10 Thoughts: Oakland A's – July 2009

Current Record (thru July 31): 44-58
July Record: 12-14
GB – AL West: 17.5 (Los Angeles Angels)
GB – AL Wildcard: 16.0 (Boston Red Sox)

(1) Moss Holliday - OF Matt Holliday's July 24 trade from Oakland to St. Louis ended the single most dispirited, disinterested run by a professional athlete since NFL WR Randy Moss slogged up and down the exact same field for two seasons earlier this decade. Even acknowledging that Holliday had to deal with a change in leagues – and altitude – it does not excuse the half-hearted way he played on the basepaths, in the field and at the plate. Immediately after getting paroled from Oakland, Holliday returned to being the balls-out gamer who busts his ass on infield grounders and swings with authority (1.329 OPS since the trade). In 1989, Rickey Henderson was KILLED in the New York media for the exact same thing before being dealt to the A's. 20 years later, Holliday gets a pass.

(2) So Long, OC - SS Orlando Cabrera was dealt to the Twins on July 31. At the start of play on June 1, he was hitting .236/.280/.296. For the next two months, he hit .321/.354/.428. The A's terrible play in May (11-18) really got to Cabrera as his defense took a noticeable downturn and his loafing up the first base line was brazenly comical. He seemed to realize how far his stock had fallen and commenced with the hustling, but was so obviously auditioning for a trade that he all but dragged his luggage to the batter's box. Hilariously, both he and the A's implied that Cabrera
could come back to Oakland in 2010. I will eat my own ass if this happens.

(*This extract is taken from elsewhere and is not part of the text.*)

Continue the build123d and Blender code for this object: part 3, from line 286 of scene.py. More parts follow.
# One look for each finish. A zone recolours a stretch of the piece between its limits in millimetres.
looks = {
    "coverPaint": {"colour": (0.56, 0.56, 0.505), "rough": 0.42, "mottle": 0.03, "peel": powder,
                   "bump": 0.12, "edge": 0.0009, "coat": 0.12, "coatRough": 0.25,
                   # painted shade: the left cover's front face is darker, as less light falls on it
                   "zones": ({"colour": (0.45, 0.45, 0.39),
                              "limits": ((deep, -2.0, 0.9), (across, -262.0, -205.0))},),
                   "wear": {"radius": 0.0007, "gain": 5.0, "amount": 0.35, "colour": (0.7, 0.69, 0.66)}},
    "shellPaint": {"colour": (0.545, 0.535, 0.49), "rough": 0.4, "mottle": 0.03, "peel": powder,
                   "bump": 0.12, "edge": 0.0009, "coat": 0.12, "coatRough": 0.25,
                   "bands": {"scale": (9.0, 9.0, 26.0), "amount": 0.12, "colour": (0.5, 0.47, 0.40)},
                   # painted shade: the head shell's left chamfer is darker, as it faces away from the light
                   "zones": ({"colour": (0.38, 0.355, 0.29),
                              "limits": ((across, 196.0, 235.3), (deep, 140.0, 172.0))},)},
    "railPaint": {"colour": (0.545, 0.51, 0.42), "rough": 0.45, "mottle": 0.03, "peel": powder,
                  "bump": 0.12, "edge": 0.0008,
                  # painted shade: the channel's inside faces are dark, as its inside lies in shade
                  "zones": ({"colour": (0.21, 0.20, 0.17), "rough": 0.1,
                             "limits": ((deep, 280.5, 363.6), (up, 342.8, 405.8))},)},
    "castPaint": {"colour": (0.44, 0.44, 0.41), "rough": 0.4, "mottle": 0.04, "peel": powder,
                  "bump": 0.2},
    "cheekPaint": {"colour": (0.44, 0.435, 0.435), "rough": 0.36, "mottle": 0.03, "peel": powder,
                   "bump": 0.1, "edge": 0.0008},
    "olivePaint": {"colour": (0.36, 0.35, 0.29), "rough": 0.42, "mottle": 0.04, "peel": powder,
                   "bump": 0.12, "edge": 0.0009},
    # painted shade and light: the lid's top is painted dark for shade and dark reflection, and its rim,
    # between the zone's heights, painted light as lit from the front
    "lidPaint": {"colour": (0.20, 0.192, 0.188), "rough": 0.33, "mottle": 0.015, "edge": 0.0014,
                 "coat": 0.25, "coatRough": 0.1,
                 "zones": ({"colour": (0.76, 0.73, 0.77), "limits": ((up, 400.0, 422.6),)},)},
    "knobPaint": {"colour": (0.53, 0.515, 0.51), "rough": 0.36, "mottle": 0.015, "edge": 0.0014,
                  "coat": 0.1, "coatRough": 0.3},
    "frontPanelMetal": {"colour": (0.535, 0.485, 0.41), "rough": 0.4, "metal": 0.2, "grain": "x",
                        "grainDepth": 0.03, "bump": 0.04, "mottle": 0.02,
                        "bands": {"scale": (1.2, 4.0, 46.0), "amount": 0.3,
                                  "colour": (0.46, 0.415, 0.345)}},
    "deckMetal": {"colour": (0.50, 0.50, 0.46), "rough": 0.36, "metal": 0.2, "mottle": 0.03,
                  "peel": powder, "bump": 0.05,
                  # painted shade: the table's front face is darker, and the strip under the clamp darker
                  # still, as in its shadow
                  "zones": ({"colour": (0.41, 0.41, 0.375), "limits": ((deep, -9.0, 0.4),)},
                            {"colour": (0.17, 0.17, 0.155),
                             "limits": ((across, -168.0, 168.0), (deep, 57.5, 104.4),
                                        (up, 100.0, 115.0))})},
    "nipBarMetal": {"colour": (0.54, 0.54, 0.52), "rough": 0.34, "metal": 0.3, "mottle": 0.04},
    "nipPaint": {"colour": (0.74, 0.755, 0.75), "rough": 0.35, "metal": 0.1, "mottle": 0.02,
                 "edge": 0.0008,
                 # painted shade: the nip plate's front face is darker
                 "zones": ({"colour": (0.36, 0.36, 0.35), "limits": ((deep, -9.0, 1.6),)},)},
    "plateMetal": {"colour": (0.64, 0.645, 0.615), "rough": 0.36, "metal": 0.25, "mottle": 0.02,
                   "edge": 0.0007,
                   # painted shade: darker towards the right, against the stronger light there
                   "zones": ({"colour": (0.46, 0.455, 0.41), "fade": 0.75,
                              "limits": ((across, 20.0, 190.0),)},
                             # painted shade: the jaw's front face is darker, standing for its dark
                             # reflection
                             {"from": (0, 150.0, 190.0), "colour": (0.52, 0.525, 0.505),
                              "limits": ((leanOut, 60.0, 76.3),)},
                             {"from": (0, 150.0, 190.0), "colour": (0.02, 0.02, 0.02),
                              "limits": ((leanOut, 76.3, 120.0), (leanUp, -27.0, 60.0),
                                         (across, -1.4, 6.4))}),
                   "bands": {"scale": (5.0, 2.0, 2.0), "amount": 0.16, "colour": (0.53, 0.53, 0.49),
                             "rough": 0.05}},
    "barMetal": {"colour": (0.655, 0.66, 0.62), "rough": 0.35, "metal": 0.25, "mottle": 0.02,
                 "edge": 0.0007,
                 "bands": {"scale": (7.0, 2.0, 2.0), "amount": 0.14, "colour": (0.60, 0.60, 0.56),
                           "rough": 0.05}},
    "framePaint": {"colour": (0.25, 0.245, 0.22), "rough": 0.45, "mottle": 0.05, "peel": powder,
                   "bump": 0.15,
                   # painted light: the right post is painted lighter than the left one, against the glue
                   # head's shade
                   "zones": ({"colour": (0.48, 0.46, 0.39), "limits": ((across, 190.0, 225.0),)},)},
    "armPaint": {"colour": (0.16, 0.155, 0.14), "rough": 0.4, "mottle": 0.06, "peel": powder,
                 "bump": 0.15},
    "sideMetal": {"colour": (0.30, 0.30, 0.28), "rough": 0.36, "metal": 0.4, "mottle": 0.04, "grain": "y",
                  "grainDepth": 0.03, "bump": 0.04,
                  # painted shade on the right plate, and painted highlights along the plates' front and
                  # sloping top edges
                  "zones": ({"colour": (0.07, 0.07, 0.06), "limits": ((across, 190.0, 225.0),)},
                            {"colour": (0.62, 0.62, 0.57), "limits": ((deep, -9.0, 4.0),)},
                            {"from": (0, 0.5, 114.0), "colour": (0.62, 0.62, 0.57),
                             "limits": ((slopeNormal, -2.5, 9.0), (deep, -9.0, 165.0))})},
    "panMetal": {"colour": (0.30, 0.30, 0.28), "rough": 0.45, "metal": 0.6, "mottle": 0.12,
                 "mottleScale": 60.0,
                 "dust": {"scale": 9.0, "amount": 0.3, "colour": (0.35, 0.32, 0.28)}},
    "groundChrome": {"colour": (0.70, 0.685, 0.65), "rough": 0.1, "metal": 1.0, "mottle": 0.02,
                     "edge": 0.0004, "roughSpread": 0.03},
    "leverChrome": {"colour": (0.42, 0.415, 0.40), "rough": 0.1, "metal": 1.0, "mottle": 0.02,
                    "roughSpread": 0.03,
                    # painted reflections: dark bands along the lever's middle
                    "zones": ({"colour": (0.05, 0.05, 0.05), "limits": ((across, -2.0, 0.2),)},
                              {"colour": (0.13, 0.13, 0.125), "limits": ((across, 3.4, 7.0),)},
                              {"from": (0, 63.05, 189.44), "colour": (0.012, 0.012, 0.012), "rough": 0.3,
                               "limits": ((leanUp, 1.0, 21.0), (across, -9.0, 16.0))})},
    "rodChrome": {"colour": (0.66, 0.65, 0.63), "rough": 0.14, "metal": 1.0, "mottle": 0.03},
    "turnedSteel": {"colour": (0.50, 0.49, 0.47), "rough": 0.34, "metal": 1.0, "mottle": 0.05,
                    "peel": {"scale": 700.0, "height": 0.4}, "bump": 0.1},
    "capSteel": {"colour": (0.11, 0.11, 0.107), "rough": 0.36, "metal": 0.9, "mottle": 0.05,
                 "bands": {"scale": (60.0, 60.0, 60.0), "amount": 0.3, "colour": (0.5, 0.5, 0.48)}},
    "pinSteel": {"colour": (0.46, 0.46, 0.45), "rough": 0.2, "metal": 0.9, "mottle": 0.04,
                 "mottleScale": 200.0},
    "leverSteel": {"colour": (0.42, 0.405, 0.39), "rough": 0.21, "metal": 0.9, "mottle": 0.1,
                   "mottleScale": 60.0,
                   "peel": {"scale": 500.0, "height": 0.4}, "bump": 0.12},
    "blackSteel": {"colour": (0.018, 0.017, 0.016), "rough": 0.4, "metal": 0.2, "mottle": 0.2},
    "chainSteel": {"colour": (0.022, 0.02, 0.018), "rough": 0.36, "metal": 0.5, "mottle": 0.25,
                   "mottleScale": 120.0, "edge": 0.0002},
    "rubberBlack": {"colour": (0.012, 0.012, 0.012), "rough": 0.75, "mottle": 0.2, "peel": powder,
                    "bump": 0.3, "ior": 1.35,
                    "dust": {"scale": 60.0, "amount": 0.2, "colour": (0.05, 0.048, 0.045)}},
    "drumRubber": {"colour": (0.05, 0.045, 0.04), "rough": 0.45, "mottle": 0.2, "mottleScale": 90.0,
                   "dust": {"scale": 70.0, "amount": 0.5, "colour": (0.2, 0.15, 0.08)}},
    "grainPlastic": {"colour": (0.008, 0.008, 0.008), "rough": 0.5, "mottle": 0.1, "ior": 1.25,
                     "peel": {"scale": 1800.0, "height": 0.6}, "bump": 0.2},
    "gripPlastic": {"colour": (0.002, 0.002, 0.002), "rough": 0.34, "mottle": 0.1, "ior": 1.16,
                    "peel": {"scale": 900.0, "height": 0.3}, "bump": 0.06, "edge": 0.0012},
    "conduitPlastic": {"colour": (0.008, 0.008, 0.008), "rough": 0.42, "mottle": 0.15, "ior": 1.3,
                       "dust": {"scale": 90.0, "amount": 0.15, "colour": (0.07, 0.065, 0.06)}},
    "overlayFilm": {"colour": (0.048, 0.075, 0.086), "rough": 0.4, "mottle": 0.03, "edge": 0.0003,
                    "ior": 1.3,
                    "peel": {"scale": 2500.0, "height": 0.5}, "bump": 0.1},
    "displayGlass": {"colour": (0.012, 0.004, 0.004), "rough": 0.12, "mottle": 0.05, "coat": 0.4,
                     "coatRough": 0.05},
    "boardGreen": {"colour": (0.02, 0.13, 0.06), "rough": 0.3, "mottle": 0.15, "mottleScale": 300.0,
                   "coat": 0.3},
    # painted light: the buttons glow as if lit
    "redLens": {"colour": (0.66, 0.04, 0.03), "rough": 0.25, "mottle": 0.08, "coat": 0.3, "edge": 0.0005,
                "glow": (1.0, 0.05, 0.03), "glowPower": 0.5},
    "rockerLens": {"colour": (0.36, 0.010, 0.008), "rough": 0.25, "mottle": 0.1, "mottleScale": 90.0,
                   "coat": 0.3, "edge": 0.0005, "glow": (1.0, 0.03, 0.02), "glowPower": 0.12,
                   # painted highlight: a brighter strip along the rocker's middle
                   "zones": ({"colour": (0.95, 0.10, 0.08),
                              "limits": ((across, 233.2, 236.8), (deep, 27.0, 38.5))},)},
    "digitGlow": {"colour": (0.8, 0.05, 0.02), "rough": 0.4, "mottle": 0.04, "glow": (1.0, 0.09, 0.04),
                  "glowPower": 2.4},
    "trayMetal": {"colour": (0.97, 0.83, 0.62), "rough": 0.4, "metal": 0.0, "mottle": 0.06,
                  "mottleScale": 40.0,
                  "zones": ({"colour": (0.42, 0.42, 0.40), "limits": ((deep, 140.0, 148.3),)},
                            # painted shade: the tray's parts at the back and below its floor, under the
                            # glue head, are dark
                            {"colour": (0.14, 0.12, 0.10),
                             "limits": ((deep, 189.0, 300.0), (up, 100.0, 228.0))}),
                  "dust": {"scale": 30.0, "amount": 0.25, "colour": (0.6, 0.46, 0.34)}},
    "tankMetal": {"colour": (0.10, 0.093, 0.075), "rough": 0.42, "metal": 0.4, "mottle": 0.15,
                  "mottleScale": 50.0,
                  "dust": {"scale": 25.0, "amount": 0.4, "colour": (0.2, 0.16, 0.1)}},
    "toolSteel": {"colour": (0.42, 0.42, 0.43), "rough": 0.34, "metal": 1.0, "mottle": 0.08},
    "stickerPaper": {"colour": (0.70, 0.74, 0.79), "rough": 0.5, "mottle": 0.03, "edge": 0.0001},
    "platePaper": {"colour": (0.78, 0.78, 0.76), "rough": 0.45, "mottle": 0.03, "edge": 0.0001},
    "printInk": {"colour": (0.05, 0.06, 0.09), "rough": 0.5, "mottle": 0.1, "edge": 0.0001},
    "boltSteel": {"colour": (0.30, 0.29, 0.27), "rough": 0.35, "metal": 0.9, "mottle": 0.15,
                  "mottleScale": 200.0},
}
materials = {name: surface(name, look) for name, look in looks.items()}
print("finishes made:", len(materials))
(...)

(3) Everybody Hates Bobby - The Cabrera trade opened up the A's shortstop position for a few hours, before the team recalled Cliff Pennington's impotent stick from Triple-A. This led to yet another delusional tirade from erstwhile A's SS Bobby Crosby: "I think it's a joke that I'm not in there. I've done everything to prepare. I consistently take groundballs at short. I've been ready to play if this time came, and now I'm not in there." The A's are solely keeping Crosby (.633 OPS) around to f*ck with him, as he's a free agent after this season and the team clearly had no problem eating Jason Giambi's contract – which had roughly the same amount of dollars left as Crosby's.

(4) Brett Meets World - In his last seven starts, SP Brett Anderson is 5-2 with a 1.93 ERA. In that span, he's beaten the Red Sox twice and held the Rays and Angels to zero runs in 12 combined innings. He's nearing 120 innings pitched this season after throwing just 225 IPs in the minor leagues, so it's conceivable that the A's will shut him down in September. There's an outside chance he'll pitch against the Yankees later this month, so catch him on YES if you can. Or, just wait until the next A's game airs on ESPN. Should be any minute now. Let's give it one more day.

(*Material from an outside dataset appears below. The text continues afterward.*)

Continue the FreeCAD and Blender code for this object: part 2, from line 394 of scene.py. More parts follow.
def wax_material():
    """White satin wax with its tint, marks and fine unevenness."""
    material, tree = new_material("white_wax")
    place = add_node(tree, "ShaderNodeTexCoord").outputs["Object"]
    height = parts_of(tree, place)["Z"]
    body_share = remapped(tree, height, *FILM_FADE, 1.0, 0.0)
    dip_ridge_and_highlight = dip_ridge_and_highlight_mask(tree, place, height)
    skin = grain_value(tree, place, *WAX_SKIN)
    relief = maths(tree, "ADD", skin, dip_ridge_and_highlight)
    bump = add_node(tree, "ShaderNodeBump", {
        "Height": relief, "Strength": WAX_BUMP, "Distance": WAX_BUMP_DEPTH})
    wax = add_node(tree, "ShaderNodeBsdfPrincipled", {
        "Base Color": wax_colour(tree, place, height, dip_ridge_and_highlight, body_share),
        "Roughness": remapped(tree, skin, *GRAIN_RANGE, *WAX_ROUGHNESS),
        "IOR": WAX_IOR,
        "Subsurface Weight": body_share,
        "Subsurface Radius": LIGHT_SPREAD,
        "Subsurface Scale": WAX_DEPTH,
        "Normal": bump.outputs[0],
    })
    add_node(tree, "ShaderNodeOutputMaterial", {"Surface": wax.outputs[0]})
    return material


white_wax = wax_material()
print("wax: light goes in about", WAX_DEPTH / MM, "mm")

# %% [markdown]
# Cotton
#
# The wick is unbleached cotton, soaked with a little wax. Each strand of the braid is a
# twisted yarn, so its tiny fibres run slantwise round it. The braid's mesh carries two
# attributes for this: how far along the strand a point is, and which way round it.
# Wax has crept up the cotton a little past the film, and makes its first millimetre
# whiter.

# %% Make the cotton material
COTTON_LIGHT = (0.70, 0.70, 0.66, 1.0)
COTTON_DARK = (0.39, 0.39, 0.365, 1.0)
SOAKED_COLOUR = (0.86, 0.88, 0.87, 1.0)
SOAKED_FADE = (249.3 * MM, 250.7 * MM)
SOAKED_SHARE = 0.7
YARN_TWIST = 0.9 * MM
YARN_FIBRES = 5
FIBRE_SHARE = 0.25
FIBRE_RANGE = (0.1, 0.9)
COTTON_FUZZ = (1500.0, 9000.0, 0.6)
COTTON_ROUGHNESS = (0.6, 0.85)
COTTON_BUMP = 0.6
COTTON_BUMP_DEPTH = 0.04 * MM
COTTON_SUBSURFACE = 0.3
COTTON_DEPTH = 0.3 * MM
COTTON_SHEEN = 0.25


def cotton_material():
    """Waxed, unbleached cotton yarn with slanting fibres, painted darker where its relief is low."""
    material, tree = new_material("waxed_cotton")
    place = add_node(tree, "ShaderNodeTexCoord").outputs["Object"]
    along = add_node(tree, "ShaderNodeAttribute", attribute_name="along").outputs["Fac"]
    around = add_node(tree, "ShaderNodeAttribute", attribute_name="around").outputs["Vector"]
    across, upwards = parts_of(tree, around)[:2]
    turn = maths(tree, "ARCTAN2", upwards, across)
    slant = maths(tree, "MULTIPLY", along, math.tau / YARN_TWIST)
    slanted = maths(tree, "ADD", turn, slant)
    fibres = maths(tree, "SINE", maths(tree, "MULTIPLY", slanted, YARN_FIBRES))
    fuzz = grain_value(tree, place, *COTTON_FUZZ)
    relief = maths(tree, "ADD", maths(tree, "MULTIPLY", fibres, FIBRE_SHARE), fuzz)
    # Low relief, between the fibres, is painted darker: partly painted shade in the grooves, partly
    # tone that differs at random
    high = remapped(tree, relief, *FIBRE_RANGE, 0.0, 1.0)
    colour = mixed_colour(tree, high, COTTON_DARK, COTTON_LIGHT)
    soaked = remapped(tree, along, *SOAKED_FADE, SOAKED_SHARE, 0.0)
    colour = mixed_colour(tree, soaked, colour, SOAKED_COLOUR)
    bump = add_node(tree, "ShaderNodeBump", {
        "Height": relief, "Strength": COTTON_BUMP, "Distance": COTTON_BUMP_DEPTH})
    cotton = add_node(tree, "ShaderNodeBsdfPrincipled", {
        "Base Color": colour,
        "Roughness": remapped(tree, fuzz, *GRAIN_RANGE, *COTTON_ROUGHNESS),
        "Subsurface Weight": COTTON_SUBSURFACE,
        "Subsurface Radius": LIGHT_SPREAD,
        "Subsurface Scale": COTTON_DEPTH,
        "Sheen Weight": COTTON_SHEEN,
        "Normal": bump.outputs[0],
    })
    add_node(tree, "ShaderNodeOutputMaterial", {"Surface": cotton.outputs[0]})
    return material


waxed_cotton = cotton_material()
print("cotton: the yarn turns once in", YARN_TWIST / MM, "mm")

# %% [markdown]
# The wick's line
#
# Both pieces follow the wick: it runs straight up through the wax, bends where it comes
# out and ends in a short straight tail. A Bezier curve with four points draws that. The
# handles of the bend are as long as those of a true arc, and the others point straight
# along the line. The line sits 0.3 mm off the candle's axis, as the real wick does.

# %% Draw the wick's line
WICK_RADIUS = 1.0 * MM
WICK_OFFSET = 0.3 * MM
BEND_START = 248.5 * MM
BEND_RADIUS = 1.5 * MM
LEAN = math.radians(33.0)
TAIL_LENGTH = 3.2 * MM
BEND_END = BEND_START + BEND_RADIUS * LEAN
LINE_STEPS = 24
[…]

(5) Call It a Comeback - On
July 20, the A's trailed the Twins 12-2 entering the bottom of the third inning. One of the things you can see – if you watch enough baseball – is the precise moment that a team folds up its tent for the night (or the season). The A's hung a three-spot in the third and I refused to change the channel. I didn't think they'd win, but they seemed up for at least making it interesting. Ironically enough, my cable went out just as Matt Holliday hit a game-tying grand slam in the 7th inning. I fired up my rarely-used MLB Gameday Audio on the laptop as Jack Cust cleared the wall to give the A's a 14-13 lead and the eventual win. Woo!

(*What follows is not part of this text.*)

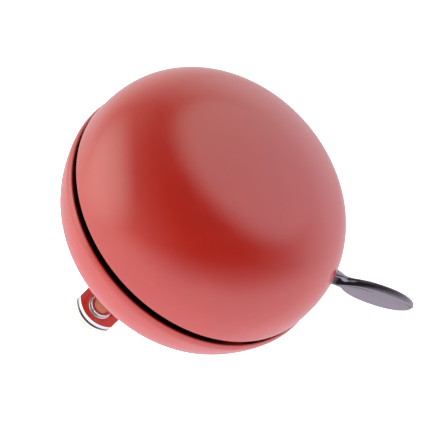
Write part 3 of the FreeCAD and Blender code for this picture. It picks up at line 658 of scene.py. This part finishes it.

(6) That Rajai Guy - I love my fellow A's fans. No, really, I do. All 800 of us. I love each and every one. A's fans would have you believe that because OF Ryan Sweeney is a solid Major Leaguer because he appears on Baseball Tonight's "Web Gems" from time to time and hits (an empty) .270. Meanwhile, Rajai Davis was nearly run out of Oakland while posting a .351 OPS through the end of May as a fifth outfielder. Since June 1, he's hit .336/.408/.504 in 143 plate appearances. Coincidentally, Sweeney's come to the plate 143 times since June 1st, too. His line: .292/.322/.401. Look, they're both no better than a spare part on a good team, as Rajai is clearly overachieving. But, Sweeney is the most overrated anonymous player alive.

(7) Mazzaro's World II - Last month, I gleefully assessed the arrival of Vin Mazzaro to our starting rotation. In July, his ERA clocked in at 8.51. He gave up 44 hits in 24.1 innings. He struck out just four more than he walked. Last weekend, I dragged my family up to the Bay Area and paid to see Mazzaro give up five runs in the first inning LIVE! It's possible I might've jumped the gun a bit on him.

(8) Buck You, Travis - OF Travis Buck continues to waste away in AAA-Sacramento. His .781 OPS there is better than any of the current A's outfielders (small sample size, PCL launching pad caveats apply). Since he publicly contradicted the front office regarding his own health in late May, he hasn't been back to the big leagues. This is not a coincidence, but it's great subterfuge for the question: "Why are the A's unable to develop an outfielder with OPS above .781?"

(9) No Mo' Mar - Word 'round the A's is that the Nomar Garciaparra era will limp to end in the next seven days or whenever 1B Daric Barton returns from the DL. My lasting memory of the guy? How 'bout his
absurd contention that some ballplayers asked to be listed with a positive test result during 2003's steroid survey testing just to hasten formal testing? Worst preemptive strike EVER. You're not foolin' no one, son.

(10) Hot Links - Here's a
terrific rebuttal of sorts to all of the Jose Canseco backlash that came out of the A's 20th anniversary celebration of the last Oakland team to win a World Series. And, here's Howard Bryant's depressing piece on our boy genius GM. Two things stand out: (1) Beane's bizarre "hey, I didn't ask Michael Lewis to write a book about me!" stance on Moneyball - considering the amount of access Lewis had and (2) Beane openly sh*ts on the A's home ballpark. Yes, it's a toilet. A's fans know this. But, that overt negativity only keeps new fans – the guy whose job moved him (and his family) to the Bay Area or the college freshman at Cal who relocated from Arizona – from ever wanting to attend.

1 comment:

Tom said...

I find it amazing, really, how many baseball people relish in the downfall of your A's in the post-Moneyball era and are quick to say that it doesn't work. It's crazy how many of them miss the point that the undervalued stats that led to the A's success are no longer undervalued -- and hence, the large market teams have started paying premiums for the stuff that the A's noticed first. Consider:

Youkilis: Large market team - $40M
Swisher: Large market team - $27M
Zito: $126M
Ja. Giambi: $100M+

But, by this definition, the philosophy failed?

It seems like the next great challenge in baseball is figuring out the draft. There simply HAS to be a better predictor of Major League success then what they're doing now which is, largely, guessing. It amazes me that baseball teams spend so much money on scouting when they consider one major leaguer every couple years to be a "successful" career.